Shortly after moving to Salida in 2008, Fred Klein and his wife, Vicki, purchased a lush triangle of land fronting the South Arkansas River in Poncha Springs. The property became a getaway for the couple, where they remodeled a one-room cabin and relaxed among soaring cottonwoods, listening to the river rush by. After decades living in prickly, drought-ridden Santa Fe, where water is so scarce they’d put a bucket in the shower to water outside plants, their acreage on the South Arkansas River seemed like a romantic dream come true.
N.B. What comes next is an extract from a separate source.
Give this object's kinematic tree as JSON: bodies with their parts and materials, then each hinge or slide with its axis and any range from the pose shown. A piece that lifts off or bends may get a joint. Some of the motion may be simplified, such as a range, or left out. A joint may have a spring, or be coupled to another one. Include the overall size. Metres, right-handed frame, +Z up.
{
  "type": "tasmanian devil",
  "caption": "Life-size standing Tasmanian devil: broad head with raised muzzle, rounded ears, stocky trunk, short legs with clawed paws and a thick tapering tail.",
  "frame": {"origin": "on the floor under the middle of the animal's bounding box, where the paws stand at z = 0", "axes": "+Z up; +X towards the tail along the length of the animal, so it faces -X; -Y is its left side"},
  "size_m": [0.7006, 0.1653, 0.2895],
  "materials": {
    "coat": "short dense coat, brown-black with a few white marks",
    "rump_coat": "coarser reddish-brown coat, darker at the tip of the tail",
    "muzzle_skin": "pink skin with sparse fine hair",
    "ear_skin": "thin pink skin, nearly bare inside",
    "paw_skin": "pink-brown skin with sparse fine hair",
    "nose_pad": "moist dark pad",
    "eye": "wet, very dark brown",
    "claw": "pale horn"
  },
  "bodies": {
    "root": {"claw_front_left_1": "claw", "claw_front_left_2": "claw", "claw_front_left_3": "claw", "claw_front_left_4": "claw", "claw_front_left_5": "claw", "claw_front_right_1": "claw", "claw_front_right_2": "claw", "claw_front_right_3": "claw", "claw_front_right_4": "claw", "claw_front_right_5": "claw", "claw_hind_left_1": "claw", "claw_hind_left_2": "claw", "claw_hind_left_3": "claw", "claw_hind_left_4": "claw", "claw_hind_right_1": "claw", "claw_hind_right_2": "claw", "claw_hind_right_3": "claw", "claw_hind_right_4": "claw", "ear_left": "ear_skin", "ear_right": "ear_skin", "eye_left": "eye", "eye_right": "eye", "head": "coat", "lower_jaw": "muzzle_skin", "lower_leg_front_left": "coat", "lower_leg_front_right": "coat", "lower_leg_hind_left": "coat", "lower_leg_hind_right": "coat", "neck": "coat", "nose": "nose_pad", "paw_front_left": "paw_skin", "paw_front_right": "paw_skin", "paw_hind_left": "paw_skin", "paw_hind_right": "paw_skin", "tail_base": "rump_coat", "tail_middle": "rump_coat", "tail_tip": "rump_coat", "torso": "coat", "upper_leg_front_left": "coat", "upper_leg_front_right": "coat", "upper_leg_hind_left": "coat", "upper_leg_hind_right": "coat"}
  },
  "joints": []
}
On a sunny June morning during that first year, Fred was picking up fallen cottonwood branches on the property as a tractor approached the far bank across the river. He stopped his work to watch, as all four tires on the big machine crunched over the bank and into the riverbed then turned upstream. The front-end loader splashed into the water and the tractor lunged forward with its blade scraping the riverbed, scooping up rocks and everything else on the way. A lifelong fly fisherman who has been standing in rivers since he was 6 years old, Fred was horrified.
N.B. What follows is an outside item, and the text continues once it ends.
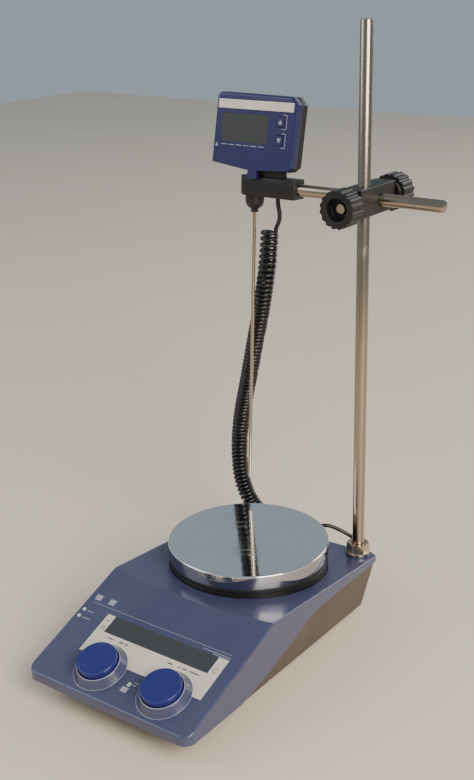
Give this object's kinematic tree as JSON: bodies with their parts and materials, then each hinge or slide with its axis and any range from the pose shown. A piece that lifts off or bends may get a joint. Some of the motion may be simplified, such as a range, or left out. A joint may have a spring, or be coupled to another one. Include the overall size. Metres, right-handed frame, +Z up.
{
  "type": "hot plate magnetic stirrer",
  "caption": "Hot plate magnetic stirrer with a sloping control panel, a round plate, a stand rod and a digital probe thermometer on a boss head, joined by a curly cord.",
  "frame": {"origin": "centre of the heating plate's top face", "axes": "+Z up along the plate and rotor axis, +Y to the rear where the sockets are, +X to the side that holds the stand rod"},
  "size_m": [0.227, 0.3223, 0.5003],
  "materials": {
    "cover_paint": "glossy blue enamel with a fine orange peel",
    "tub_plastic": "satin moulded plastic, dark warm grey",
    "plate_alloy": "polished and clear-coated, faintly turned",
    "collar_plastic": "matt heat-resistant plastic",
    "rod_steel": "ground stainless steel",
    "sheet_steel": "zinc plated",
    "core_iron": "oiled laminations",
    "magnet_coat": "epoxy coated magnet",
    "copper_wire": "enamelled copper",
    "mica": "pressed mica",
    "circuit_board": "solder mask",
    "transformer_tape": "taped winding",
    "black_plastic": "fine spark-eroded texture",
    "knob_plastic": "polished moulding with a soft sheen",
    "label_film": "printed polyester film",
    "window_plastic": "smoked window",
    "lens_plastic": "clear light guide",
    "trim_blue": "moulded plastic",
    "gauge_plastic": "dark blue moulding",
    "key_plastic": "silver keys",
    "lcd": "liquid crystal display",
    "foot_rubber": "soft rubber",
    "cord_jacket": "smooth soft jacket",
    "head_paint": "satin black coating"
  },
  "bodies": {
    "housing": {"lower_housing": "tub_plastic", "top_cover": "cover_paint", "bottom_plate": "sheet_steel", "rubber_feet": "foot_rubber", "housing_screws": "rod_steel", "heating_plate": "plate_alloy", "insulating_collar": "collar_plastic", "heating_element": "copper_wire", "element_clamp": "mica", "plate_sensor": "copper_wire", "plate_posts": "rod_steel", "heat_shield": "sheet_steel", "motor_bracket": "sheet_steel", "motor_housing": "core_iron", "stator_winding": "copper_wire", "upper_bearing": "rod_steel", "lower_bearing": "rod_steel", "power_board": "circuit_board", "power_transformer": "transformer_tape", "control_board": "circuit_board", "display_module": "black_plastic", "display_window": "window_plastic", "panel_label": "label_film", "indicator_lenses": "lens_plastic", "heat_encoder": "black_plastic", "speed_encoder": "black_plastic", "limit_potentiometer": "trim_blue", "mains_inlet": "black_plastic", "switch_frame": "black_plastic", "probe_socket": "black_plastic", "rod_fasteners": "rod_steel", "cord_lead": "cord_jacket", "cord_curl": "cord_jacket", "cord_tail": "cord_jacket", "cord_plug": "black_plastic"},
    "rotor": {"motor_shaft": "rod_steel", "rotor_core": "core_iron", "magnet_carrier": "sheet_steel", "drive_magnets": "magnet_coat"},
    "heat_push": {"heat_shaft": "rod_steel"},
    "heat_dial": {"heat_knob": "knob_plastic"},
    "speed_push": {"speed_shaft": "rod_steel"},
    "speed_dial": {"speed_knob": "knob_plastic"},
    "limit_dial": {"limit_screw": "lens_plastic"},
    "rocker": {"switch_rocker": "black_plastic"},
    "post": {"stand_rod": "rod_steel"},
    "clamp_head": {"boss_head": "head_paint"},
    "rod_clamp": {"rod_screw": "rod_steel"},
    "rod_clamp_knob": {"rod_screw_knob": "black_plastic"},
    "arm_clamp": {"arm_screw": "rod_steel"},
    "arm_clamp_knob": {"arm_screw_knob": "black_plastic"},
    "arm": {"holding_rod": "rod_steel"},
    "gauge": {"holder_block": "black_plastic", "probe_rod": "rod_steel", "gauge_front": "gauge_plastic", "gauge_rear": "black_plastic", "gauge_display": "lcd"},
    "up_button": {"up_key": "key_plastic"},
    "down_button": {"down_key": "key_plastic"}
  },
  "joints": [
    {"name": "rotor_spin", "type": "hinge", "parent": "housing", "child": "rotor", "pos_m": [0, 0, -0.04], "axis": [0, 0, 1], "continuous": true},
    {"name": "heat_press", "type": "slide", "parent": "housing", "child": "heat_push", "axis": [0, 0.3578, -0.9338], "range_m": [0, 0.001], "stiffness_N_per_m": 1500, "springref_m": -0.001},
    {"name": "heat_turn", "type": "hinge", "parent": "heat_push", "child": "heat_dial", "pos_m": [-0.0235, -0.16272, -0.0477], "axis": [0, -0.3578, 0.9338], "continuous": true},
    {"name": "speed_press", "type": "slide", "parent": "housing", "child": "speed_push", "axis": [0, 0.3578, -0.9338], "range_m": [0, 0.001], "stiffness_N_per_m": 1500, "springref_m": -0.001},
    {"name": "speed_turn", "type": "hinge", "parent": "speed_push", "child": "speed_dial", "pos_m": [0.0395, -0.16272, -0.0477], "axis": [0, -0.3578, 0.9338], "continuous": true},
    {"name": "limit_turn", "type": "hinge", "parent": "housing", "child": "limit_dial", "pos_m": [0.008, -0.16599, -0.04895], "axis": [0, -0.3578, 0.9338], "range_deg": [-135, 135]},
    {"name": "rocker_tilt", "type": "hinge", "parent": "housing", "child": "rocker", "pos_m": [0, 0.077, -0.061], "axis": [1, 0, 0], "range_deg": [0, 16]},
    {"name": "head_swivel", "type": "hinge", "parent": "housing", "child": "post", "pos_m": [0.064, 0.0725, 0], "axis": [0, 0, 1], "range_deg": [-30, 45]},
    {"name": "head_height", "type": "slide", "parent": "post", "child": "clamp_head", "axis": [0, 0, 1], "range_m": [-0.012, 0.11], "deforming": ["cord_lead", "cord_curl"]},
    {"name": "rod_screw_travel", "type": "slide", "parent": "clamp_head", "child": "rod_clamp", "axis": [0, -1, 0], "range_m": [0, 0.00375]},
    {"name": "rod_knob_turn", "type": "hinge", "parent": "rod_clamp", "child": "rod_clamp_knob", "pos_m": [0.064, 0.05, 0.2795], "axis": [0, -1, 0], "range_deg": [0, 1080]},
    {"name": "arm_screw_travel", "type": "slide", "parent": "clamp_head", "child": "arm_clamp", "axis": [0, 1, 0], "range_m": [0, 0.00375]},
    {"name": "arm_knob_turn", "type": "hinge", "parent": "arm_clamp", "child": "arm_clamp_knob", "pos_m": [0.064, 0.11, 0.2795], "axis": [0, 1, 0], "range_deg": [0, 1080]},
    {"name": "arm_slide", "type": "slide", "parent": "clamp_head", "child": "arm", "axis": [1, 0, 0], "range_m": [-0.045, 0.04]},
    {"name": "gauge_tilt", "type": "hinge", "parent": "arm", "child": "gauge", "pos_m": [0, 0.0845, 0.2795], "axis": [1, 0, 0], "range_deg": [-35, 1.5]},
    {"name": "up_press", "type": "slide", "parent": "gauge", "child": "up_button", "axis": [0, 0.9839, -0.1788], "range_m": [0, 0.0004], "stiffness_N_per_m": 800, "springref_m": -0.001},
    {"name": "down_press", "type": "slide", "parent": "gauge", "child": "down_button", "axis": [0, 0.9839, -0.1788], "range_m": [0, 0.0004], "stiffness_N_per_m": 800, "springref_m": -0.001}
  ],
  "couplings": [
    {"joint": "rod_knob_turn", "follows": "rod_screw_travel", "rad_per_m": 5026.5},
    {"joint": "arm_knob_turn", "follows": "arm_screw_travel", "rad_per_m": 5026.5}
  ]
}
“All the fish habitat, the aquatic plant and insect environment, was being decimated over a stretch several hundred feet there in front of me,” he said. “There was absolutely no regard for the ecology at all.”

He waved the driver down, finding out that the tractor was used every year in the same way, to rebuild a temporary diversion dam that delivers water to an irrigation ditch. Fred decided to act. He hired a Front Range hydrologist and went to the Army Corps of Engineers for a permit to improve the diversion and restore the river. The permit took years but in the meantime, he gained the support of the irrigation ditch owners to try something new.

“I knew it was worth their considerable apprehension, that this new kid on the block wanted to mess with their program,” he said. “I think they thought I was more trouble than I was worth. But they tolerated it and let me give it a shot.”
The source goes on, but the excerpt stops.